On 7/8/24 19:45, Andrei Lepikhov wrote:
> On 3/11/2023 23:43, Tomas Vondra wrote:
>> On 9/11/23 10:04, Lepikhov Andrei wrote:
>> * Determine bucketsize fraction and MCV frequency for the inner
>> * relation. We use the smallest bucketsize or MCV frequency estimated
>> * for any individual hashclause; this is undoubtedly conservative.
>>
>> I'm sure this may lead to inflated cost for "good" cases (where the
>> actual bucket size really is a product), which may push the optimizer to
>> use the less efficient/slower join method.
> Yes, It was contradictory idea, though.

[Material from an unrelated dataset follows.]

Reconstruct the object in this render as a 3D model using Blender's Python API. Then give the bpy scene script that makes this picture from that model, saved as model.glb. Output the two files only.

>> IMHO the only principled way forward is to get a better ndistinct
>> estimate (which this implicitly does), perhaps by using extended
>> statistics. I haven't tried, but I guess it'd need to extract the
>> clauses for the inner side, and call estimate_num_groups() on it.
> And I've done it. Sorry for so long response. This patch employs of
> extended statistics for estimation of the HashJoin bucket_size. In
> addition, I describe the idea in more convenient form here [1].
> Obviously, it needs the only ndistinct to make a prediction that allows
> to reduce computational cost of this statistic.
Minor change to make cfbot happier.
--
regards, Andrei Lepikhov